Hire help if you need it
Do all these duties and responsibilities seem daunting? They can be. For your time and trouble, you can receive a fee from the estate. The rate varies by state. If you're also an heir, however, it's wiser to forego the fee to boost your inherited amount. The fee is taxable income; the inheritance is not.
      Remember, too, that an executor never has to go it alone. When you need professional advice, you can hire someone, such as an attorney or financial consultant, and use estate funds to pay for it. Be sure any adviser you hire has experience with estate settlement.
      Can you ever completely do it yourself?

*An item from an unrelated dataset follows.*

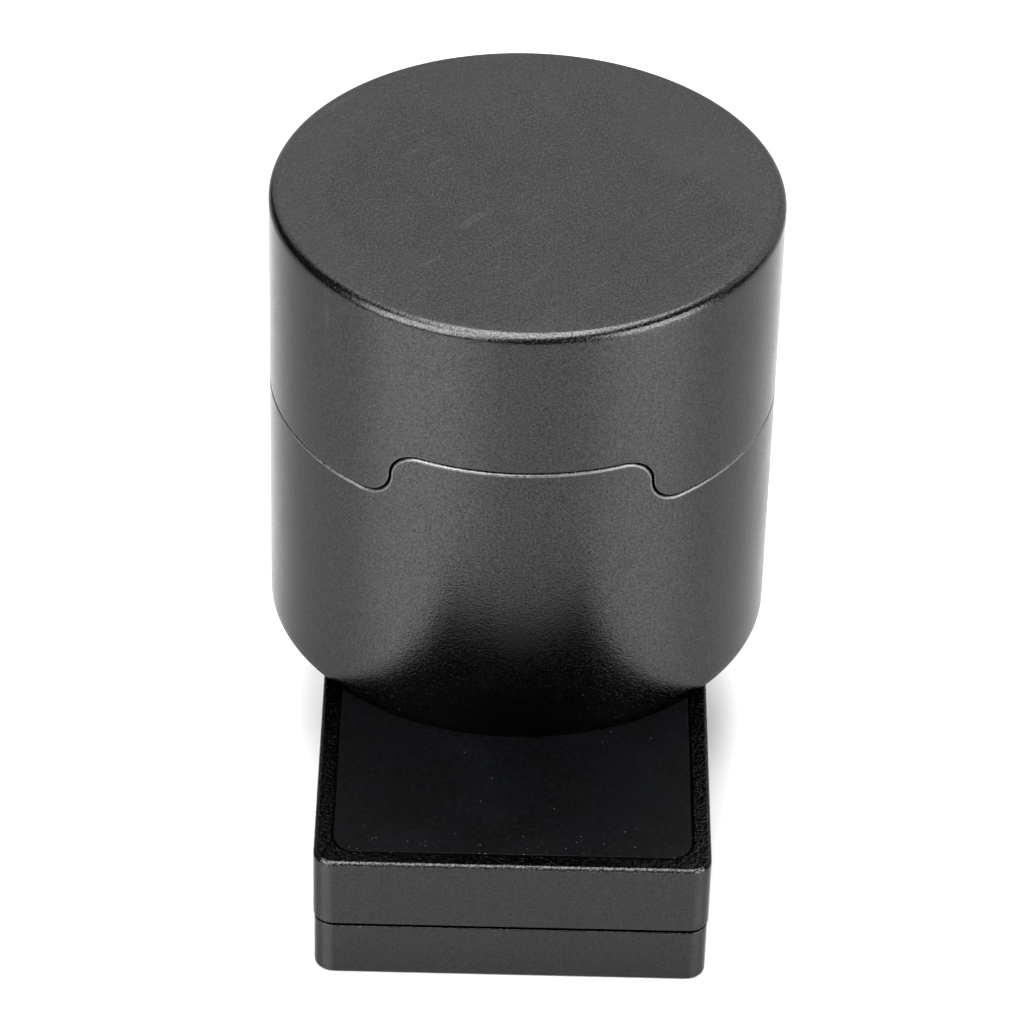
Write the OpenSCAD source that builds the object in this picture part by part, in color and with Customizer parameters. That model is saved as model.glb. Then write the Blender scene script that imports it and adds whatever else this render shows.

Sometimes, if the estate is simple enough. In any case, remember you're personally liable for mistakes. Professional help can protect against that, "even if it's a question of sitting down for an hour with somebody," Bove advises, "and having them lay out what you need to do."

Consider the following:
  • An executor must be a U.S. citizen older than 18 who has never been convicted of a felony.
  • A trusted family member or friend can be a good choice. But don't select someone just because he's close to you. Be sure he can handle the responsibility.
  • Choose someone who's younger than you by at least 10 years, so the odds are that she will survive you.
  • Qualities to look for: trustworthiness, honesty, solid business judgment, ability to be organized.
  • Don't spring this on your named executor. Talk it over with the person before you make your will, and name a contingent executor in case your first choice can't serve.
  • Leave behind a letter of instruction stating where to find your assets, bills, Social Security number, military discharge number, and so on.